Denn politischer Widerstand gegen die inakzeptable Atompolitik der Bundesregierung vermag nur dann den Verantwortlichen zuzusetzen, wenn er sowohl in die Breite wächst als auch tatsächlich stört. Gewöhnlich gilt ja: Wird eine Bewegung breiter, also bürgerlicher, dann tut sie niemandem mehr weh. Radikalisiert sie sich hingegen, wendet sich die breite Masse ab. Am Wochenende jedoch gelang den AtomkraftgegnerInnen die fruchtbare Verbindung beider Phänomene. So hat sich die Struktur der Protestgemeinde im Vergleich zu den Vorjahren entscheidend verändert: Wer früher mit der Bewegung sympathisierte, aber trotzdem zu Hause blieb, geht heute zur Demo. Wer dort schon mal war, ist jetzt Sitzblockierer. Und aus geübten Blockierern sind nunmehr "Schotterer" geworden, die offen Sabotageakte ankündigen, also mit Gefängnisstrafen und Prügelorgien rechnen müssen.

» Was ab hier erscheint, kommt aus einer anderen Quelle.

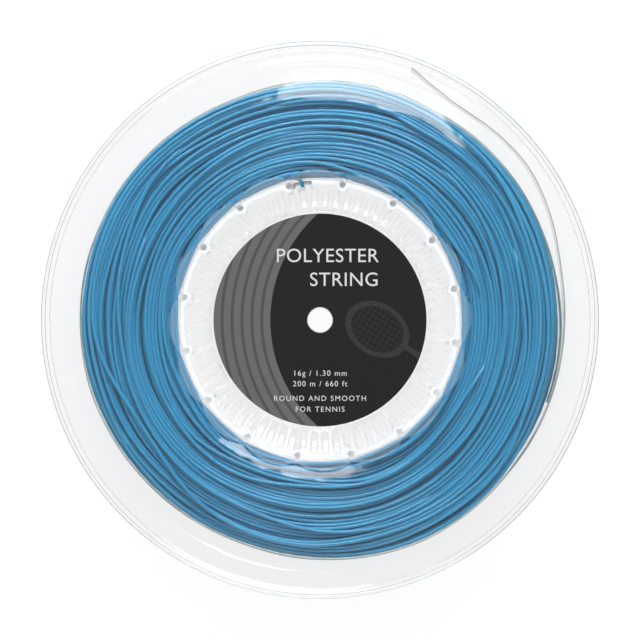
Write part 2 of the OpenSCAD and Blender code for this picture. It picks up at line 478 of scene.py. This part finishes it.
def label_paper():
    finish = Finish("label_paper")
    place = finish.node("TexCoord", out="Object")
    x = finish.node("SeparateXYZ", {}, {"Vector": place}, "X") * (1 / MM)
    y = finish.node("SeparateXYZ", {}, {"Vector": place}, "Y") * (1 / MM)
    z = finish.node("SeparateXYZ", {}, {"Vector": place}, "Z") * (1 / MM)

    from_right = ((x - arcs_x) * (x - arcs_x) + y * y).root()
    band = 1 - from_right.below(arcs_in_r, 0.12)
    arcs = (from_right * (2 * math.pi / arc_pitch)).sine().below(0.55, 0.35)

    cosine, sine = math.cos(racket_tilt), math.sin(racket_tilt)
    along = (x - racket_x) * cosine + (y - racket_y) * sine
    across = (y - racket_y) * cosine - (x - racket_x) * sine
    oval = (along * along * (1 / racket_length**2) + across * across * (1 / racket_width**2)).root()
    hoop = (oval - 1.0).size().below(0.1, 0.04)
    mains = (along * (2 * math.pi / racket_mesh)).sine().below(-0.75, 0.4)
    crosses = (across * (2 * math.pi / racket_mesh)).sine().below(-0.75, 0.4)
    bed = mains.greater(crosses) * oval.below(0.95, 0.04) * 0.5
    shaft = across.size().below(0.9, 0.3) * (along - shaft_middle).size().below(shaft_half, 0.3)
    racket = hoop.greater(bed).greater(shaft)

    black = finish.mix(finish.noise(500.0), (0.0155, 0.0155, 0.016), (0.0185, 0.0185, 0.019))
    with_racket = finish.mix(racket, black, (0.038, 0.038, 0.039))
    printed = finish.mix(band * (0.55 + 0.45 * arcs), with_racket, (0.13, 0.13, 0.132))
    colour = finish.mix(z.size().below(label_z - 0.06, 0.02), printed, (0.85, 0.85, 0.84))
    return finish.show(finish.node("BsdfPrincipled", {}, {
        "Base Color": colour,
        "Roughness": 0.42 + 0.16 * finish.noise(1500.0),
        "Specular IOR Level": 0.1,
        "Normal": finish.bump(finish.noise(2500.0) * (0.004 * MM)),
    }))


def label_ink():
    finish = Finish("label_ink")
    return finish.show(finish.node("BsdfPrincipled", {}, {
        "Base Color": finish.mix(finish.noise(1200.0), (0.6, 0.6, 0.6), (0.68, 0.68, 0.68)),
        "Roughness": 0.4 + 0.15 * finish.noise(3000.0),
    }))


def lettering(lines):
    """Flat letters with a thin body. A line is its words, size, spacing and place."""
    points, faces = [], []
    for words, size, spacing, align, x, y in lines:
        curve = bpy.data.curves.new("words", "FONT")
        curve.body = words
        curve.size = size
        curve.space_character = spacing
        curve.align_x = align
        curve.resolution_u = 4
        curve.extrude = 0.01
        text = bpy.data.objects.new("words", curve)
        bpy.context.scene.collection.objects.link(text)
        shape = text.evaluated_get(bpy.context.evaluated_depsgraph_get())
        mesh = bpy.data.meshes.new_from_object(shape)
        start = len(points)
        points += [(v.co.x + x, v.co.y + y, v.co.z) for v in mesh.vertices]
        faces += [[start + corner for corner in face.vertices] for face in mesh.polygons]
        bpy.data.objects.remove(text)
    return points, faces


letter_points, letter_faces = lettering([
    ("POLYESTER", 6.3, 1.05, "RIGHT", 19.0, 18.7),
    ("STRING", 6.3, 1.05, "RIGHT", 19.0, 11.0),
    ("16g / 1.30 mm", 2.5, 1.2, "CENTER", 0, -18.0),
    ("200 m / 660 ft", 2.5, 1.2, "CENTER", 0, -21.4),
    ("ROUND AND SMOOTH", 2.4, 1.25, "CENTER", 0, -26.1),
    ("FOR TENNIS", 2.4, 1.25, "CENTER", 0, -29.6),
])
paper = label_paper()
ink = label_ink()
label_section = [(label_hole_r, label_z - 0.03), (label_hole_r + 0.03, label_z),
                 (label_r - 0.05, label_z), (label_r, label_z - 0.04), (label_r, seat_z + 0.03),
                 (label_r - 0.03, seat_z), (label_hole_r + 0.03, seat_z),
                 (label_hole_r, seat_z + 0.03)]
for side, where in ((1, "front"), (-1, "rear")):
    points, faces = turned(label_section, label_columns, side)
    sticker = new_piece(where + "_sticker", points, faces, paper, where)
    smooth(sticker, 35)
    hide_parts(where + "_label")
    placed = [(side * x, y, side * (label_z + z + letter_lift)) for x, y, z in letter_points]
    new_piece(where + "_lettering", placed, letter_faces, ink, where)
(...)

Da es in Deutschland keinen Volksentscheid wie in der Schweiz (Panorama Reportage) gibt, bleibt den Bürgern nur das Mittel der Demonstration und als ultimo ratio das des (gewaltlosen) Widerstands. Die Wahlen alle paar Jahre sind wohl als ungeeignet anzusehen, da dort nicht über einzelne Themen abstimmen kann. Eigentlich hat man nur die Wahl zwischen Pest und Cholera. Auch wenn ich tendentiell eher gegen häufige Volksentscheide bin, weil sie auch mißbraucht werden können, um populistische Meinungen durchzusetzen, würde ich mir einen Volksentscheid bei grundlegenden Fragen wünschen, die die Allgemeinheit betreffen.

Im nächsten Jahr sind jedoch zuerst einmal ein paar Landtagswahlen. Unter anderem in Baden-Württemberg und Mecklenburg-Vorpommern. Es dürfte durchaus interessant werden, wie der Wähler dann entscheidet.